Now researchers are looking at another potential "unintended consequence" – the likelihood that collectively, groups of large wind farms in one region could alter weather patterns downwind of the turbines in another region.

So far, evidence suggests that large collections of wind farms could have small but measurable effects on atmospheric circulation patterns, cloudiness, and temperatures over substantial distances.

"If you have a couple of wind farms over a 10-kilometer patch in the Midwest, that's not going to make some kind of global impact on the weather," says Daniel Kirk-Davidoff, an atmospheric scientist at the University of Maryland, College Park, who works on the issue. But if the whole Midwest "is somewhat roughened over a large area, then you could imagine having a large-scale impact on the atmosphere."
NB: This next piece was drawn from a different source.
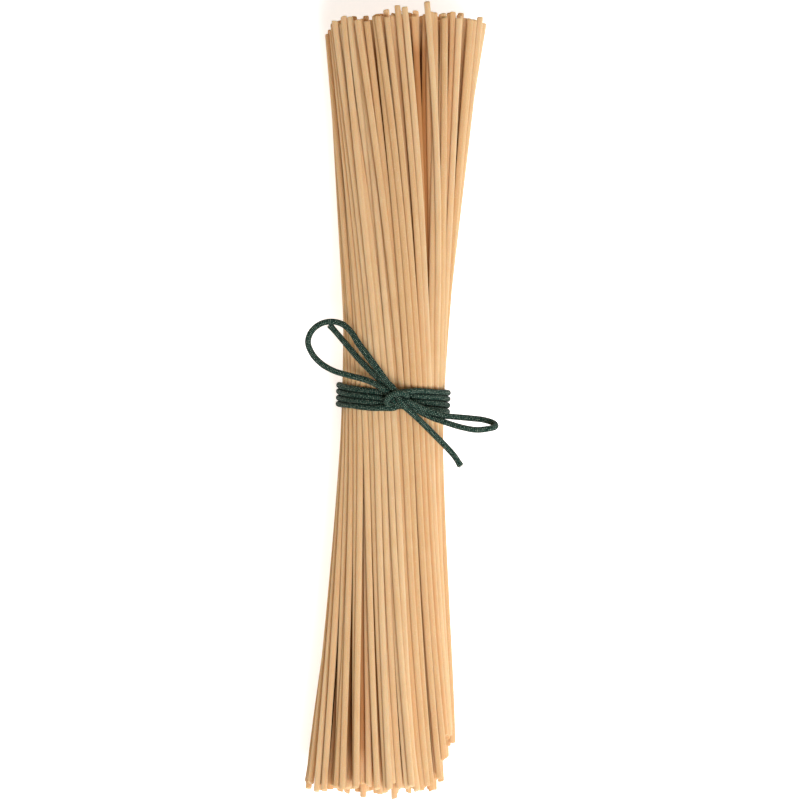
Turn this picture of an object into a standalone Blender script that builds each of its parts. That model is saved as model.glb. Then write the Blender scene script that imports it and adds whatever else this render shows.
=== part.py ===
"""A bundle of dry spaghetti tied round the middle with a green cord, lying on its side.

Metres. X runs across the bundle, Y along it and Z up. The origin is under the middle of the bundle, on the
surface it lies on. The strands twist a little about the bundle's line and spread from the tie to both ends, where
their own weight presses the lowest ones flat against the surface.
"""

import math
import random

import bmesh
import bpy
import numpy as np
from mathutils import Matrix

# The spaghetti.
STRAND_DIAMETER = 0.0021
UPPER_REACH = 0.1285
LOWER_REACH = 0.1305
WAIST_HALF_WIDTH = 0.0175
WAIST_HALF_HEIGHT = 0.0173
WAIST_CLEARANCE = 0.0027
UPPER_SPREAD = 0.172
LOWER_SPREAD = 0.154
HEIGHT_SPREAD = 0.125
UPPER_TWIST = 7.4
LOWER_TWIST = 4.6
TWIST_EASE = 0.18
TIE_BITE = 0.0009
TIE_BITE_REACH = 0.009
TIGHT_REACH = 0.03
STRANDS_ROUND = 52
STRAND_SHOULDER = 0.45
GROOVE_DEPTH = 0.0011
UNEVENNESS = 0.0004
END_UNEVENNESS = 0.0018
END_DOME = 0.0035
SHORT_SIDE_CUT = 0.014
STATIONS_PER_HALF = 8
STATION_CROWDING = 1.5
OUTER_END_RING = 0.66
INNER_END_RING = 0.33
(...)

At this stage, he says, the results from his and other studies are reassuring: It looks as if any regional or global effect would be tiny, especially compared with changes anticipated from global warming. And the effects are small compared with the benefits to the climate of giving fossil fuels – especially coal – the heave-ho in favor of energy sources that don't release greenhouse gases, noticeably carbon dioxide.

But instead of packing up their computers and data and calling it a day, he and his colleagues are trying to refine their estimates with an eye toward wind farms of the future – "how to design wind farms in ways that make them innocuous," he says. One such study, in pdf form, is under discussion and review for publication at the website for the journal Atmospheric Chemistry and Physics.

Wind energy's potential

The impetus for such work: Studies highlighting the potential role wind turbines can play as climate-friendly sources of electricity. For a peek at the most recent estimates, journey over to the journal Proceedings of the National Academy of Sciences for a free pdf of the formal research paper published earlier this week.

The study was conducted by scientists from Harvard University and the VTT Technical Research Centre of Finland.